Dataset entries:
start

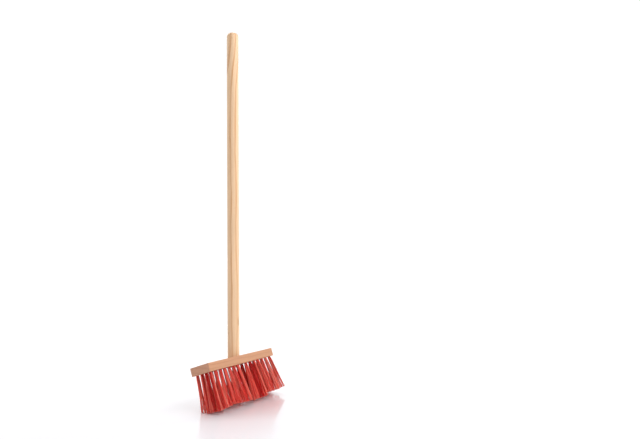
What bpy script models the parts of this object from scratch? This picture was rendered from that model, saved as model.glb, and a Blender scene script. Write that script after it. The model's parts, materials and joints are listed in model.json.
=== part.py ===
"""Children's push broom: a round wooden handle set through a wooden block that carries red tufts.

Metres, +Z up. The handle stands upright along Z and the block runs along X with its front towards -Y.
The bore leans in the block, so under an upright handle the block tips forward, and the broom stands on
the tips of its back rows, at z = 0. The origin lies on the floor under the middle of the whole broom.

The head's own frame has its origin in the middle of the block's top face, with x along the block,
y towards its back and z square out of the top face. A tuft's own frame has the same directions and
its origin at the mouth of its hole.
"""

import math
import random
from typing import NamedTuple

import bmesh
import bpy
from mathutils import Matrix, Vector

# Handle
HANDLE_LENGTH = 0.600
HANDLE_DIAMETER = 0.021
HANDLE_TOP_ROUNDING = 0.007
HANDLE_CROWN = 0.0007
HANDLE_END_CHAMFER = 0.0005
HANDLE_LEAN = math.radians(18.0)
HANDLE_STICKOUT = 0.0013
BORE_FORWARD = 0.001

# Block
BLOCK_LENGTH = 0.190
BLOCK_WIDTH = 0.040
BLOCK_THICKNESS = 0.0145
BLOCK_EDGE_ROUNDING = 0.0008

# Drilling for the tufts
TUFT_COLUMNS = 15
TUFT_ROWS = 4
END_MARGIN = 0.0075
SIDE_MARGIN = 0.006
HOLE_DIAMETER = 0.005
HOLE_FLOOR = 0.0045
BORE_WALL = 0.0014

# Bristles: their length, how much of it the floor bends away under the back of the fan, and how far
# they fan out beyond each side of the block
BRISTLE_LENGTH = 0.065
FLOOR_BEND = 0.006
FAN_OVERHANG = 0.003
RAGGEDNESS = 0.0025
FLOOR_CUT = 0.0005

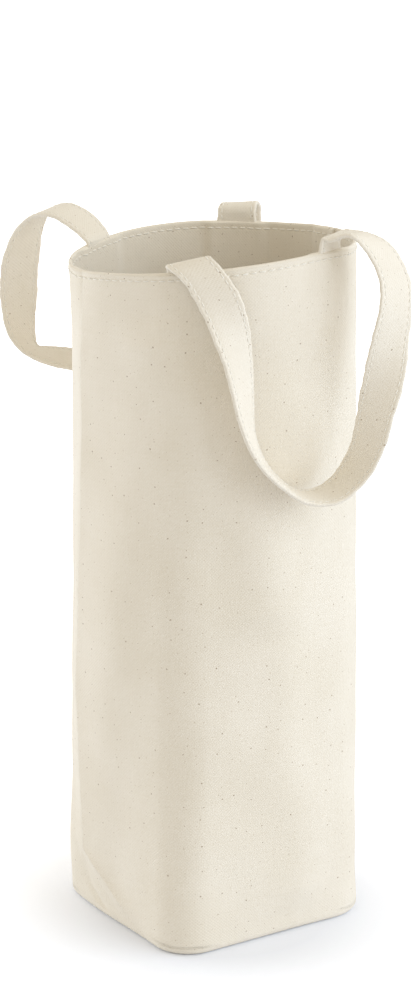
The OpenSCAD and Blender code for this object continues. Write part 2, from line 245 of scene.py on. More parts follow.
# The handles beside each root, from just above the tucked end on, in millimetres: along the rim away from the
# handle's middle, outward and up from the rim's outer top edge, each with the direction to the edge that lies
# away from the handle's middle
FRONT_LEFT_ROOT = [
    [[0.6, -1.85, 1.5], [1, 0, -0.05]],
    [[0.5, -1.85, 4.2], [0.97, 0, -0.16]],
    [[0.3, -1.1, 6], [0.96, 0.05, -0.23]],
    [[-0.5, 0.5, 6.5], [0.96, 0.12, -0.23]],
    [[-2.2, 2, 5.6], [0.97, 0.18, -0.18]],
    [[-4.6, 3.1, 3.9], [0.97, 0.22, -0.11]],
    [[-7.5, 3.9, 1.2], [0.97, 0.22, -0.06]],
    [[-10.6, 4.4, -2.6], [0.97, 0.22, -0.05]],
    [[-13.6, 4.7, -7.6], [0.96, 0.26, -0.08]],
    [[-16.4, 5, -13.8], [0.9, 0.42, -0.12]],
]
FRONT_RIGHT_ROOT = [
    [[-3, -1.85, 2.5], [1, 0, -0.02]],
    [[-3, -1.8, 5.6], [0.99, 0, -0.05]],
    [[-3, -0.9, 7.5], [0.99, 0, 0]],
    [[-2.8, 1, 7.7], [0.99, 0, 0.1]],
    [[-2.5, 3.3, 8], [0.99, -0.03, 0.04]],
    [[-2.2, 5.8, 8.7], [0.98, -0.07, -0.06]],
    [[-1.8, 8.6, 9], [0.98, -0.1, -0.12]],
    [[-0.9, 11.4, 8.2], [0.99, -0.08, -0.1]],
    [[0.6, 14.2, 6.3], [1, 0, -0.05]],
    [[2.4, 17.2, 3.2], [0.99, 0.1, 0]],
    [[3.3, 20.2, -1.2], [0.98, 0.18, 0.04]],
    [[3.2, 25, -11.7], [0.95, 0.31, 0.08]],
]
BACK_LEFT_ROOT = [
    [[1.2, -1.75, -2.6], [1, 0.03, 0]],
    [[0.6, -0.4, -0.8], [0.99, 0.08, 0]],
    [[-0.4, 2.2, 0.8], [0.98, 0.16, -0.02]],
    [[-1.2, 6.2, 3.3], [0.98, 0.18, -0.07]],
    [[-1.7, 11.5, 5.9], [0.98, 0.14, -0.14]],
    [[-1.8, 17.5, 7.9], [0.98, 0.04, -0.16]],
    [[-1.7, 24.2, 7.6], [0.99, 0.02, -0.1]],
    [[-1.9, 30.6, 4.3], [0.99, 0.08, -0.06]],
    [[-2.3, 35.9, -2.1], [0.93, 0.32, -0.14]],
    [[-2.2, 39.4, -11.7], [0.82, 0.52, -0.19]],
    [[-1.3, 40.6, -22], [0.7, 0.68, -0.12]],
    [[-0.5, 40.5, -34], [0.8, 0.6, -0.01]],
    [[0, 40, -43.5], [0.93, 0.32, 0.14]],
    [[0.3, 38.7, -49.7], [0.96, 0.17, 0.24]],
    [[-0.1, 36.6, -53.9], [0.98, -0.04, 0.16]],
    [[-1.7, 34.4, -56.4], [0.94, -0.3, 0.02]],
    [[-4.4, 31.3, -57.9], [0.89, -0.44, -0.13]],
    [[-8.4, 28, -59.6], [0.8, -0.52, -0.28]],
]
BACK_RIGHT_ROOT = [
    [[0, -1.85, -1.2], [1, 0, 0.03]],
    [[0, -1.8, 1.4], [0.99, 0, 0.08]],
    [[0.1, -0.8, 3.2], [0.98, 0.05, 0.12]],
    [[0.2, 1.2, 3.9], [0.98, 0.08, 0.1]],
    [[0.3, 4.6, 3.6], [0.99, 0, 0.07]],
    [[0.4, 9.4, 1.8], [0.99, -0.11, 0.05]],
]


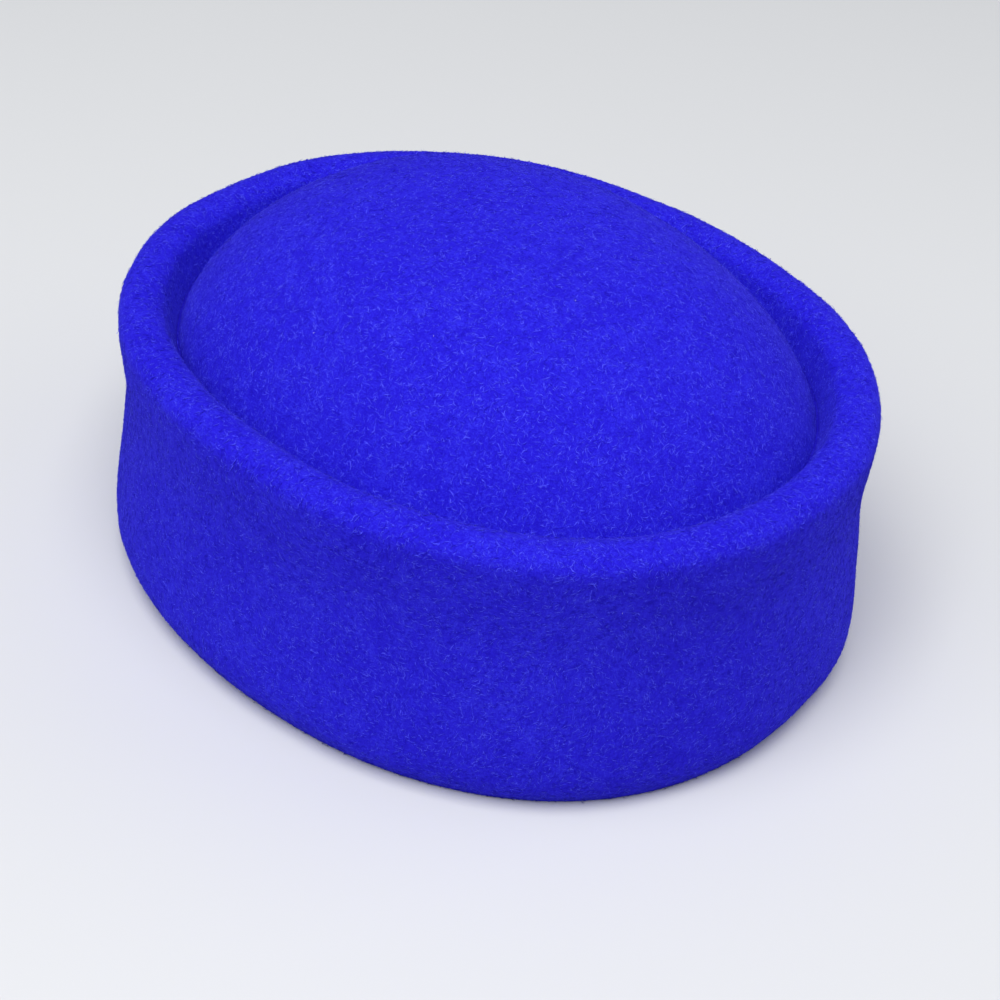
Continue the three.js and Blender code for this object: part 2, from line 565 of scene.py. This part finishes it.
def shaded(stops, shade):
    """The stops of a colour ramp, with each colour dimmed to a share of itself."""
    return [(place, tuple(level * shade for level in colour)) for place, colour in stops]


def felt_material(name, sheen, shade=1.0):
    """Wool felt: matted strands in three directions over soft mottling."""
    nodes = Nodes(name)
    strands = [nodes.strands(axis, turn) for axis, turn in enumerate(STRAND_TURNS)]
    matted = nodes.math("MAXIMUM", nodes.math("MAXIMUM", strands[0], strands[1]), strands[2])
    mottle = nodes.noise(nodes.places, MOTTLE_GRAIN, detail=3, roughness=0.6)
    cloud = nodes.noise(nodes.places, CLOUD_GRAIN, detail=2, roughness=0.5)
    mixed = nodes.math("MULTIPLY", matted, STRAND_SHARE)
    mixed = nodes.math("ADD", mixed, nodes.math("MULTIPLY", mottle, MOTTLE_SHARE))
    mixed = nodes.math("ADD", mixed, nodes.math("MULTIPLY", cloud, CLOUD_SHARE))
    dyed = nodes.ramp(mixed, shaded(FELT_STOPS, shade))
    # Painted shade: the felt is darker where it folds sharply inwards, as in the gutter.
    crease_shade = nodes.ramp(nodes.attribute("crease"), ((0.0, WHITE), (1.0, CREASE_SHADE_TINT)))
    nodes.join(nodes.multiply(dyed, crease_shade), nodes.shader, "Base Color")
    relief = nodes.math("ADD", matted, nodes.math("MULTIPLY", mottle, RELIEF_MOTTLE))
    nodes.bump(relief, RELIEF_HEIGHT, RELIEF_STRENGTH)
    nodes.finish(WOOL_ROUGHNESS, WOOL_GLOSS, sheen, SHEEN_BLUE)
    return nodes.material


def nap_material(name, stops, shade=1.0):
    """Single dyed wool fibres: neighbours differ a little in depth of colour."""
    nodes = Nodes(name)
    each = nodes.noise(nodes.places, FIBRE_GRAIN, detail=2, roughness=0.7)
    nodes.join(nodes.ramp(each, shaded(stops, shade)), nodes.shader, "Base Color")
    nodes.finish(WOOL_ROUGHNESS, WOOL_GLOSS, NAP_SHEEN, SHEEN_BLUE)
    return nodes.material


def plain_material(name, colour, roughness, gloss):
    nodes = Nodes(name)
    nodes.shader.inputs["Base Color"].default_value = (*colour, 1)
    nodes.finish(roughness, gloss)
    return nodes.material


# Stage, light and camera

def stage():
    floor = bpy.data.meshes.new("floor")
    corners = [(across * FLOOR_REACH, along * FLOOR_REACH, CAP_LOW.z) for across, along in SQUARE]
    floor.from_pydata(corners, [], [range(len(corners))])
    floor.materials.append(plain_material("floor", FLOOR_GREY, FLOOR_ROUGHNESS, FLOOR_GLOSS))
    add_object("floor", floor)


def area_light(name, place, side, power, colour):
    lamp = bpy.data.lights.new(name, "AREA")
    lamp.shape = "SQUARE"
    lamp.size = side
    lamp.energy = power
    lamp.color = colour
    holder = add_object(name, lamp)
    holder.location = place
    aim = Vector((0, 0, CAP_SIZE.z / 2)) - Vector(place)
    holder.rotation_euler = aim.to_track_quat("-Z", "Y").to_euler()


def room():
    """Pale light from all round."""
    world = bpy.data.worlds.new("room")
    bpy.context.scene.world = world
    world.use_nodes = True
    background = world.node_tree.nodes["Background"]
    background.inputs["Color"].default_value = (*ROOM_COLOUR, 1)
    background.inputs["Strength"].default_value = ROOM_STRENGTH


def camera():
    azimuth, elevation, roll = (math.radians(a) for a in (CAMERA_AZIMUTH, CAMERA_ELEVATION, CAMERA_ROLL))
    back = Vector((
        math.sin(azimuth) * math.cos(elevation),
        -math.cos(azimuth) * math.cos(elevation),
        math.sin(elevation),
    ))
    level = Vector((0, 0, 1)).cross(back).normalized()
    upright = back.cross(level)
    right = math.cos(roll) * level + math.sin(roll) * upright
    up = math.cos(roll) * upright - math.sin(roll) * level
    place = Vector((0, 0, AIM_HEIGHT)) + right * AIM_RIGHT + up * AIM_UP + back * CAMERA_DISTANCE
    lens = bpy.data.cameras.new("camera")
    lens.sensor_width = SENSOR_WIDTH
    lens.lens = CAMERA_LENS
    holder = add_object("camera", lens)
    holder.matrix_world = Matrix.Translation(place) @ Matrix((right, up, back)).transposed().to_4x4()
    bpy.context.scene.camera = holder


def surroundings():
    camera()
    stage()
    for name, lamp in LAMPS.items():
        area_light(name, **lamp)
    room()
    bpy.context.scene.view_settings.view_transform = "Standard"


def hat():
    outside = felt_material("felt_outside", OUTSIDE_SHEEN)
    inside = felt_material("felt_inside", INSIDE_SHEEN, INSIDE_SHADE)
    cut_edge = felt_material("felt_cut_edge", CUT_EDGE_SHEEN, CUT_EDGE_SHADE)
    shell = felt_shell((outside, inside, cut_edge))
    deep = nap_material("nap_deep", NAP_DEEP)
    light = nap_material("nap_light", NAP_LIGHT)
    for number, material in enumerate((deep, light, deep, light), 1):
        nap_piece(f"nap_{number}", shell.data, OUTSIDE, NAP_FIBRES, NAP_SEED + number, material)
    inner = nap_material("nap_inside", NAP_LIGHT, INSIDE_SHADE)
    nap_piece("nap_inside", shell.data, INSIDE, INNER_NAP_FIBRES, INNER_NAP_SEED, inner)
    lint(shell, plain_material("lint", LINT_PALE, WOOL_ROUGHNESS, WOOL_GLOSS))


surroundings()
hat()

end

What is asked:
Please return every line from the first one in the records above down to the line containing "carries red tufts.", including both, exactly as written and nothing more.

Solution to the problem:
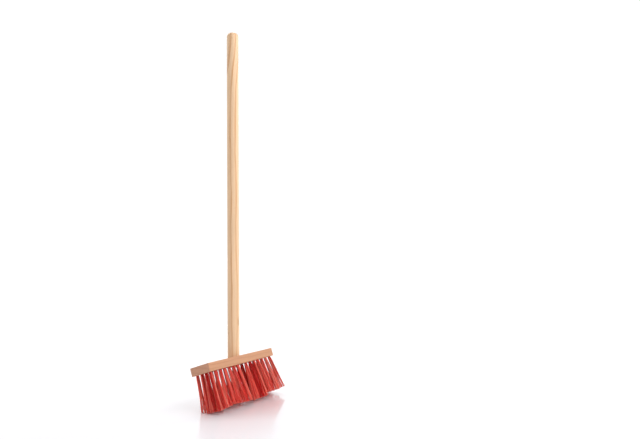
What bpy script models the parts of this object from scratch? This picture was rendered from that model, saved as model.glb, and a Blender scene script. Write that script after it. The model's parts, materials and joints are listed in model.json.
=== part.py ===
"""Children's push broom: a round wooden handle set through a wooden block that carries red tufts.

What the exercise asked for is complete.